The production had to cope with the mass influx of partying tourists for Mexico’s national Semanta Santa Easter break and, only marginally less frighteningly, the eruption of a violent drug cartel battle in the resort which kept everyone confined to the hotel for two days. “When you are living on the set, it can get difficult at times,” Hofmann admits with a degree of understatement. “The cast and crew thought I was putting them through a social experiment.”

Time Share is a Mexico-Netherlands co-production with Amsterdam-based Circe Films, and is backed by Mexico’s EFICINE, the Hubert Bals Fund and the Netherlands Film Fund. It is co-written and co-produced by Julio Chavezmontes, Hofmann’s partner in auteur production and distribution outfit Piano.

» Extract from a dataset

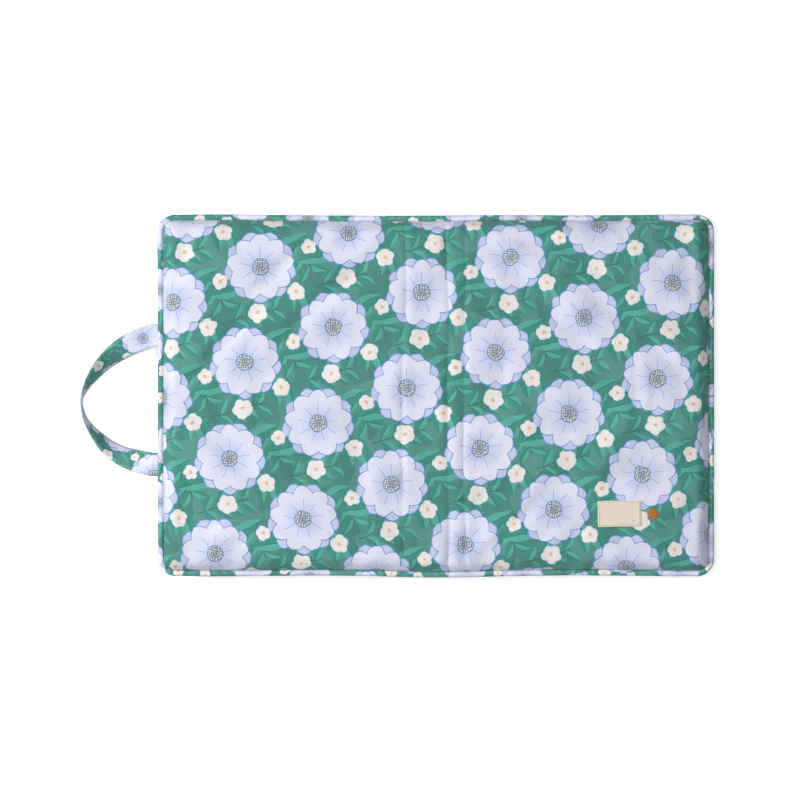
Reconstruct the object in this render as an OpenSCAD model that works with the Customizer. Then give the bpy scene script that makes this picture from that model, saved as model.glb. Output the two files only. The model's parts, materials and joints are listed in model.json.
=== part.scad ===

They collaborated on Hofmann’s first feature, Halley, which premiered at New Frontiers at Sundance in 2012. The director describes that film as “not easy on the eye. It came from a place of anger and anxiety”.

Hofmann, who comes from a visual arts background and has worked as an editor on several Mexican features, says he made Time Share partly to challenge himself to make a more accessible film after Halley. “I’m always keen to play with film as a medium,” he says, adding “I love horror because it’s in your face, it’s aggressive, it shakes you. It’s the way I feel about art. I want to grab people and squeeze their arms, get my fingernails in there. I’m not a subdued guy, not a Valium type person. I’m hyper, I’m fucking caffeine. 

Sundance premiere: January 20, 17.15
Contact: Paradigm Talent Agency 

Director gustav moller

Source: Sundance

Gustav Moller

GUSTAV MOLLER - The Guilty

With his debut feature The Guilty, Möller creates a whole universe in just one room. This tense, self-contained thriller is set in a single location: an emergency-services dispatch centre in Copenhagen, where an alarm dispatcher and former police officer (Jakob Cedergren) receives increasingly disturbing calls from a kidnapped woman. 

The story was inspired by a real US 911 call that Möller found on YouTube. “I was gripped at how you could be just listening to a phone call for 20 minutes,” he says. “Later, I started reflecting on how the images I had made in my mind would be different to anyone else listening to the same call. That fascination became the starting point for the film.”

Möller, a 29-year-old Swede living in Denmark, and co-screenwriter Emil Nygaard Albertsen joined several night shifts at a real dispatch centre while they were writing the script. “The idea was to start the film out as a genre film where you have expectations of good and bad,” says Möller. “As the film progresses, there is more of a grey area. We wanted to play with people’s expectations of genre.”

The Guilty is produced by Lina Flint, Möller’s former classmate at the famed National Film School of Denmark, as the first production from Spring, the new talent development initiative backed by Nordisk Film. The film was shot in just 13 days, fully financed by the Danish Film Institute’s New Danish Screen. TrustNordisk handles sales; Nordisk will release in Denmark (where the film is selected for the audience-boosting Cinema Club) in June 2018.

Next, Möller is at work on an atypical heist script. “I want to make genre films that start off in a genre and experiment with both form and subject matter,” he says.